Stanwell Perpetual inherited these features from its Scotch parent. Count the leaflets on the picture below, there are often 9 of them. Also, the twigs are wickedly spiny.

stanwellPerpetual

There are at least seven leaflets. Photo: Hubert Steed)

A lot of thorns are typical for this rose

From its Damask parent, it got the ability to flower “perpetually”, not just once in spring. The old rosarians liked this feature and selected for it. Modern roses are almost all repeat-blooming, although the biggest bloom is still in May and June.

Look near the gate for Stanwell perpetual’s small light pink flowers that fade to white. Also, smell their delicious scent.

Stanwell Perpetual’s flowers are often light pink

Some other roses are blooming now, too, which means that our annual Rose Walk is coming up. We already placed labels on all roses and are updating the guide. 

 

Mid May: ready, steady, bloom!

May is our most spectacular month. In fast succession, irises, peonies and roses are opening their buds. We had some nice rain and it will get warm, so be ready for the show! Some migratory birds are stopping by, too. I saw a common yellowthroat this morning.

Here are some impressions from the last days:

Iris buds have opened

Irises for all tastes: simple in shape and color or frilly and opulent or “unusual”.

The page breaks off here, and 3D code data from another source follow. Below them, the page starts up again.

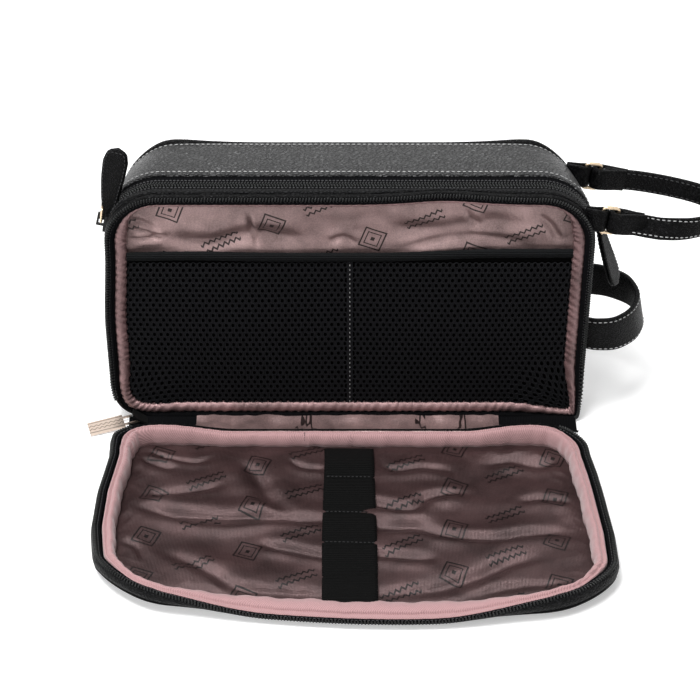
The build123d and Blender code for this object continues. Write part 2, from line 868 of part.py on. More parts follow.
def leather_puller(pivot, direction, width_direction):
    """Two plies of leather sewn to a leaf shape, with a fold that holds the link."""
    fold = pivot + direction * link_length
    leaf_plane = Plane(origin=fold, x_dir=width_direction, z_dir=width_direction.cross(direction))
    root_radius = puller_root_width / 2
    tip_radius = puller_width / 2
    with BuildPart() as puller:
        with BuildSketch(leaf_plane.offset(-puller_thickness / 2)):
            with BuildLine():
                root_arc = CenterArc((0, 0), root_radius, 180, 180)
                tip_arc = CenterArc((0, puller_length - tip_radius), tip_radius, 0, 180)
                Line(root_arc @ 0, tip_arc @ 1)
                Line(root_arc @ 1, tip_arc @ 0)
            make_face()
        extrude(amount=puller_thickness)
        with BuildSketch(Plane(origin=fold, z_dir=across_chain).offset(-sleeve_length / 2)):
            Circle(sleeve_radius)
        extrude(amount=sleeve_length)
        with BuildSketch(Plane(origin=fold, z_dir=across_chain).offset(-link_width)):
            Circle(sleeve_hole)
        extrude(amount=2 * link_width, mode=Mode.SUBTRACT)
    return puller.part


with BuildPart() as pull_link_left:
    add(pull_link(left_pivot, left_direction))
pull_link_left.part.label = "pull_link_left"

with BuildPart() as pull_link_right:
    add(pull_link(right_pivot, right_direction))
pull_link_right.part.label = "pull_link_right"

with BuildPart() as leather_puller_left:
    add(leather_puller(left_pivot, left_direction, left_direction.cross(across_chain)))
leather_puller_left.part.label = "leather_puller_left"

with BuildPart() as leather_puller_right:
    add(leather_puller(right_pivot, right_direction, across_chain))
leather_puller_right.part.label = "leather_puller_right"

yaw = math.radians(pull_yaw)
drop = math.radians(pull_drop)
pull_direction = Vector(
    -math.cos(yaw) * math.cos(drop), -math.sin(yaw) * math.cos(drop), -math.sin(drop)
)
pull_across = Vector(math.sin(yaw), -math.cos(yaw), 0)
pull_plane = Plane(origin=front_pivot, x_dir=pull_direction, z_dir=pull_direction.cross(pull_across))
slot_width = link_width - 2 * pull_bar
slot_length = bridge_length
with BuildPart() as front_pull:
    with BuildSketch(pull_plane.offset(-pull_plate_thickness / 2)):
        with Locations((-pull_bar / 2, 0)):
            Rectangle(slot_length + 2 * pull_bar, link_width, align=(Align.MIN, Align.CENTER))
        with Locations((slot_length + pull_bar / 2, 0)):
            Rectangle(pull_plate_length, pull_plate_width, align=(Align.MIN, Align.CENTER))
        with Locations((pull_bar / 2, 0)):
            Rectangle(slot_length, slot_width, align=(Align.MIN, Align.CENTER), mode=Mode.SUBTRACT)
    extrude(amount=pull_plate_thickness)
front_pull.part.label = "front_pull"

# Write one file per piece

pieces = [
    rear_band,
    front_band,
    lower_gusset,
    back_panel,
    rear_piping,
    front_piping,
    base_board,
    back_board,
    main_lining,
    divider_board,
    divider_lining,
    recess_lining,
    frame_binding,
    body_zip_tape,
    body_zip_teeth,
    main_zip_rear_tape,
    main_zip_front_tape,
    main_zip_rear_teeth,
    main_zip_front_teeth,
    zip_end_tab_left,
    zip_end_tab_right,
    mesh_pocket,
    mesh_binding,
    mesh_centre_tape,
    flap_panel,
    flap_piping,
    flap_band,
    flap_board,
    flap_lining,
    flap_binding,
    flap_zip_tape,
    flap_zip_teeth,
    hinge_gusset,
    hinge_lining,
    elastic_loops,
    side_handle,
    strap_tab_front,
    strap_tab_rear,
    ring_front,
    ring_rear,
    carry_strap,
    main_slider_left,
    main_slider_right,
    front_slider,
    pull_link_left,
    pull_link_right,
    leather_puller_left,
    leather_puller_right,
    front_pull,
]
for piece in pieces:
    export_step(piece.part, f"parts/{piece.part.label}.step")

print("flap axis", flap_axis_y, flap_axis_z)
print("pull pivots", left_pivot, right_pivot, front_pivot, "pull axis", pull_across)
for eye in (front_eye, rear_eye, strap_front):
    print("ring eye", strap_plane.from_local_coords(Vector(*eye, 0)))
print("strap axis", strap_plane.z_dir)
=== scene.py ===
import json
import math

import bpy
import numpy as np
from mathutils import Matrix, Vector, noise


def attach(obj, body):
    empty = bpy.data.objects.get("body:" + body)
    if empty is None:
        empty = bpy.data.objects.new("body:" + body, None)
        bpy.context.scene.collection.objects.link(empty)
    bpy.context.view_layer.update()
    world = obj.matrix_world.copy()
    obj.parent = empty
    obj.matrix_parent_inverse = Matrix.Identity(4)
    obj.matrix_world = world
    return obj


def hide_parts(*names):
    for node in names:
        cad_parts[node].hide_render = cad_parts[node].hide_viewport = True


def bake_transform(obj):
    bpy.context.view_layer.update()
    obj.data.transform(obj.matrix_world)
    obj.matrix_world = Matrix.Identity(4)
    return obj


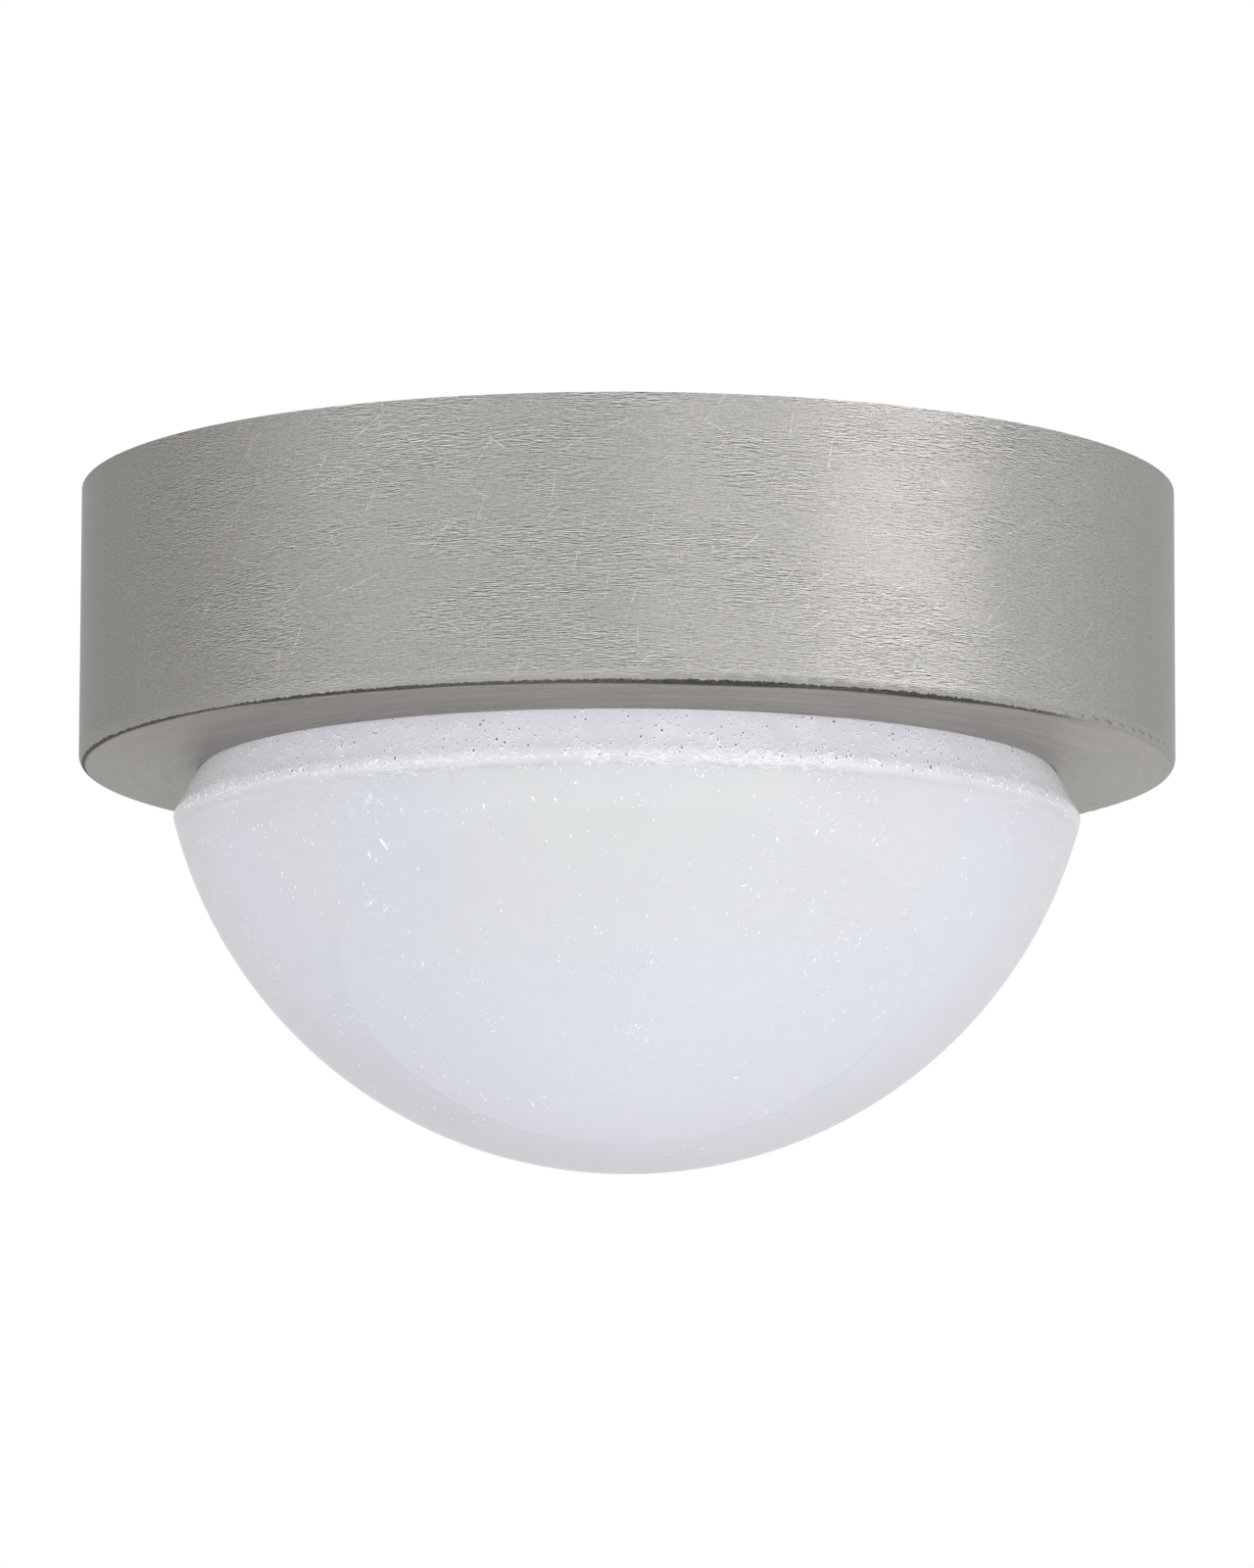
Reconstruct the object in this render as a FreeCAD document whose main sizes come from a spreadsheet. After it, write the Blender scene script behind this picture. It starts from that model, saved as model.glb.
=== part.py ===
import FreeCAD, Part
import math
import os
import re

import Sketcher

# A small flush ceiling light: a drawn metal ring that hides a pan, a driver and an LED board,
# under a seeded glass dome with a white liner. The dome hangs on three lugs and comes off with a twist.
#
# Millimetres. +Z is up and z = 0 is the ceiling, so the light hangs below it. The origin is the
# middle of the outlet box. "base" below means the plane of the ring's lower bend.

SIZES = {
    # drawn ring; its radius follows from its opening and what stands on its flange
    "opening_radius": 69.9,
    "housing_height": 45.5,
    "housing_sheet": 0.8,
    "housing_bend": 1.8,
    "flange_dip": 0.9,
    # welded studs that carry the pan
    "stud_count": 3,
    "stud_phase": 60.0,
    "stud_offset": 4.8,
    "stud_radius": 2.0,
    "stud_height": 8.0,
    "stud_clearance": 0.3,
    "nut_height": 3.2,
    "nut_across_corners": 8.08,
    # pan
    "pan_sheet": 0.8,
    "pan_depth": 24.0,
    "pan_bend": 2.0,
    "lip_width": 10.0,
    "lip_gap": 2.2,
    # bayonet: a ledge in the pan, lugs on the glass
    "ledge_height": 6.0,
    "ledge_clearance": 0.6,
    "ledge_width": 6.3,
    "ledge_rim": 5.2,
    "bayonet_sheet": 0.8,
    "lug_count": 3,
    "lug_angle": 14.0,
    "lug_phase": 90.0,
    "lug_reach": 2.0,
    "lug_gap": 0.1,
    "notch_margin": 2.0,
    "notch_clearance": 0.6,
    "twist_angle": 25.0,
    "stop_height": 1.6,
    "stop_angle": 2.0,
    "stop_gap_angle": 0.4,
    "stop_reach": 3.6,
    "rivet_radius": 1.6,
    "rivet_head_radius": 2.4,
    "rivet_head": 1.0,
    # glass dome
    "dome_depth": 58.2,
    "crease_drop": 7.0,
    "crease_overhang": 4.35,
    "crease_round": 1.2,
    "glass_wall": 2.6,
    "collar_clearance": 0.6,
    "neck_step": 3.1,
    "neck_top": 13.0,
    # metal ring bonded over the glass neck
    "fitter_sheet": 0.8,
    "fitter_inner_depth": 5.0,
    "sealant_gap": 0.3,
    # white liner in the dome
    "liner_wall": 1.5,
    "liner_gap": 0.4,
    "liner_drop": 1.1,
    "liner_neck_gap": 1.5,
    "liner_neck_rise": 12.6,
    "liner_pad_count": 3,
    "liner_pad_height": 3.0,
    "liner_pad_angle": 7.0,
    "liner_pad_drop": 1.5,
    # LED board under the pan
    "board_radius": 41.0,
    "board_thick": 1.6,
    "board_hole": 8.0,
    "heat_pad_radius": 40.0,
    "heat_pad_thick": 0.5,
    "chip_length": 3.5,
    "chip_width": 2.8,
    "chip_height": 0.7,
    "outer_chips": 16,
    "outer_chip_phase": 11.25,
    "outer_chip_circle": 30.5,
    "inner_chips": 8,
    "inner_chip_phase": 22.5,
    "inner_chip_circle": 19.0,
    "board_screw_count": 4,
    "board_screw_circle": 36.5,
    "board_screw_phase": 180.0,
    "board_screw_step": 60.0,
    # small pan head screws
    "small_screw_radius": 1.5,
    "small_head_radius": 2.7,
    "small_head": 1.9,
    "screw_clearance": 0.2,
    "recess_width": 0.8,
    "recess_rim": 1.2,
    "recess_depth": 1.0,
    # push-in connector on the board
    "connector_length": 7.0,
    "connector_depth": 6.0,
    "connector_height": 5.5,
    "connector_centre": 13.0,
    # leads
    "thin_lead_radius": 0.65,
    "mains_lead_radius": 0.9,
    "lead_level": 7.0,
    "thin_lead_spread": 1.1,
    "thin_lead_bend": 4.0,
    "mains_lead_bend": 7.0,
    "earth_lead_bend": 6.0,
    "earth_lead_run": 7.4,
    "earth_lead_drop": 5.55,
    "lead_hole_gap": 0.2,
    # grommet in the pan floor
    "grommet_hole": 5.0,
    "grommet_flange": 7.0,
    "grommet_lip": 1.5,
    "grommet_bore": 2.2,
    # driver
    "driver_length": 66.0,
    "driver_width": 36.0,
    "driver_height": 13.6,
    "driver_wall": 1.4,
    "driver_centre": 32.0,
    "driver_cover_thick": 1.4,
    "driver_cover_lip": 2.0,
    "ear_length": 9.0,
    "ear_width": 10.0,
    "ear_thick": 2.0,
    "board_post": 2.2,
    "driver_board_thick": 1.6,
    "driver_board_gap": 0.4,
    "capacitor_radius": 4.0,
    "capacitor_height": 7.4,
    "capacitor_pitch": 10.0,
    "capacitor_inset": 13.0,
    "transformer_length": 15.0,
    "transformer_width": 13.0,
    "transformer_height": 7.2,
    "transformer_core": 4.0,
    "choke_radius": 4.6,
    "choke_bore": 2.0,
    "choke_height": 5.0,
    "choke_inset": 14.0,
    "driver_chip_height": 1.5,
    # terminal block
    "terminal_x": -6.0,
    "terminal_y": -34.0,
    "terminal_wall": 2.4,
    "terminal_width": 18.0,
    "terminal_height": 13.0,
    "pole_wall": 0.6,
    "clamp_radius": 2.6,
    "clamp_bore": 1.8,
    "clamp_length": 13.0,
    "clamp_web": 1.0,
    "clamp_screw_radius": 1.4,
    "clamp_screw_length": 4.2,
    "clamp_screw_offset": 3.8,
    "clamp_screw_well": 1.9,
    # driver input leads
    "line_exit": -8.0,
    "line_reach": 8.5,
    "neutral_exit": -2.0,
    "neutral_reach": 14.0,
    # earth joint on the pan floor
    "earth_x": -44.0,
    "earth_screw_radius": 2.0,
    "earth_head_radius": 3.8,
    "earth_head": 2.6,
    "earth_washer_radius": 3.9,
    "earth_washer_thick": 0.6,
    "lug_plate_thick": 0.8,
    "lug_plate_radius": 3.9,
    "lug_barrel_radius": 1.7,
    "lug_barrel_length": 6.0,
    "lug_barrel_start": 4.5,
    # strap on the outlet box
    "strap_end": 7.0,
    "strap_width": 16.0,
    "strap_thick": 1.5,
    "strap_round": 5.0,
    "strap_bore": 5.0,
    "box_screw_near": 69.85,
    "box_screw_far": 88.9,
    "slot_width": 5.2,
    "ground_x": -17.0,
    "ground_screw_radius": 2.4,
    "ground_head_across": 9.2,
    "ground_head": 3.6,
    # two long screws from the pan into the strap
    "lead_clearance": 2.02,
    "fixture_screw_radius": 2.08,
    "fixture_head_radius": 3.9,
    "fixture_head": 2.4,
    "fixture_tip_gap": 0.2,
    "thread_clearance": 0.05,
    "keyhole_slot": 2.4,
    "keyhole_round": 4.7,
    "keyhole_travel": 8.0,
}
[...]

Look in the smaller North Garden for this gorgeous Rhododendron, and all over the garden for the last of the bluebells.

The peony buds are ready to pop open. Something on the outside of these buds must be irresistible to insects. There are almost always ants on them, sometimes flies, and here a large wasp that was probably on a hunting trip.

Every day, something new is coming up now. Who can should visit this month!
The best time to be in the garden, by the way, is in the evening and on weekends. There is a rather noisy construction site right next door, lest we forget that our little oasis is in the middle of New York City.